▶ _AIM_:
Within the data that follows, set down exactly the lines from the one containing "Continue the three.js" through the one containing "that wear it.", both ends included.

▶ _INPUT FOR THIS TASK_:
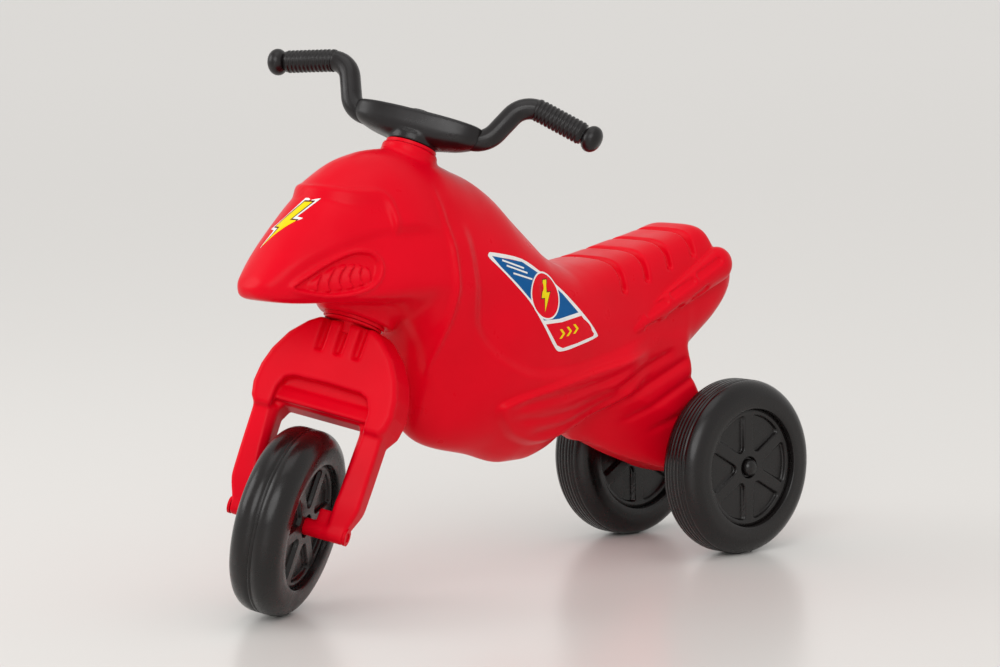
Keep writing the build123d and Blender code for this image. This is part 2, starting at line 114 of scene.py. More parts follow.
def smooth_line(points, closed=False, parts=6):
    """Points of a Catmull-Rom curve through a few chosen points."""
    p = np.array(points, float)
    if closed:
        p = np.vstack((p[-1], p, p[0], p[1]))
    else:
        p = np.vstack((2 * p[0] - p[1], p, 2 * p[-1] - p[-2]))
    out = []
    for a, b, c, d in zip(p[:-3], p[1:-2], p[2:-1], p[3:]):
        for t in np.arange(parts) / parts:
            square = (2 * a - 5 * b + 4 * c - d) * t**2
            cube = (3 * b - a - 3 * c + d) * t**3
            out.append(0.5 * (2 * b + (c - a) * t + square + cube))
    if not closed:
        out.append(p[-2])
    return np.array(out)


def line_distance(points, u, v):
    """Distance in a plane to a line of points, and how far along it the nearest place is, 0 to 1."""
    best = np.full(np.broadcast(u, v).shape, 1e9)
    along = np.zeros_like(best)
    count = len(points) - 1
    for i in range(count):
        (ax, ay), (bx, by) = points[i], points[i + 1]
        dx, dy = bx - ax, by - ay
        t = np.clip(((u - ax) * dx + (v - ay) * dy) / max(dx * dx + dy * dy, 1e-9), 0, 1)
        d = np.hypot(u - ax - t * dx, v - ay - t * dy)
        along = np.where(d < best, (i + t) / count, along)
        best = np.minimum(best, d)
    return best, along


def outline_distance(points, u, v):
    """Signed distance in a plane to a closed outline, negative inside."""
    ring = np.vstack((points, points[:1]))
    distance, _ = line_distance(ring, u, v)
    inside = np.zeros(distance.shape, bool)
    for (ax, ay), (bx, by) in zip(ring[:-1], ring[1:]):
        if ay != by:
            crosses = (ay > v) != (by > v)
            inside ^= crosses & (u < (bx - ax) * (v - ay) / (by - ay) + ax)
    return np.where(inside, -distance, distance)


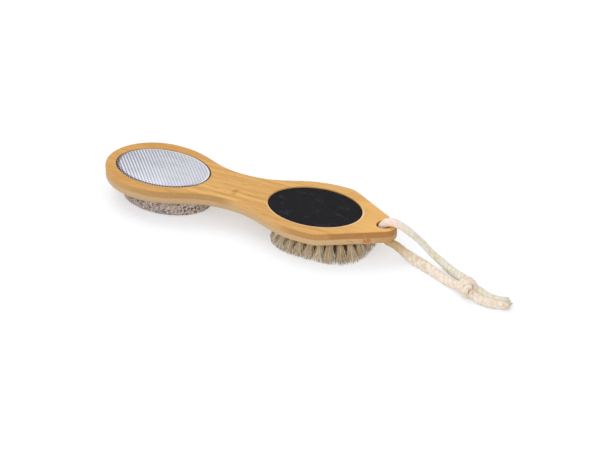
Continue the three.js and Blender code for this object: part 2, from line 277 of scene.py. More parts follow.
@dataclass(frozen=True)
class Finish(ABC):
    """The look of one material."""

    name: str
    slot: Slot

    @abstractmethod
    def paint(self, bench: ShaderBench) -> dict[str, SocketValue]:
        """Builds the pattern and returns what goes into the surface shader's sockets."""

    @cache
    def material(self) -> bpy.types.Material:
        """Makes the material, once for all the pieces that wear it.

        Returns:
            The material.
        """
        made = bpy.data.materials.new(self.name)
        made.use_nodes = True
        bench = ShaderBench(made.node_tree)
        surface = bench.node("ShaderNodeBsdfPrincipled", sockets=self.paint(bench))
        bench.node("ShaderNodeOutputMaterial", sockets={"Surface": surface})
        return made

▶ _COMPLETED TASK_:
Continue the three.js and Blender code for this object: part 2, from line 277 of scene.py. More parts follow.
@dataclass(frozen=True)
class Finish(ABC):
    """The look of one material."""

    name: str
    slot: Slot

    @abstractmethod
    def paint(self, bench: ShaderBench) -> dict[str, SocketValue]:
        """Builds the pattern and returns what goes into the surface shader's sockets."""

    @cache
    def material(self) -> bpy.types.Material:
        """Makes the material, once for all the pieces that wear it.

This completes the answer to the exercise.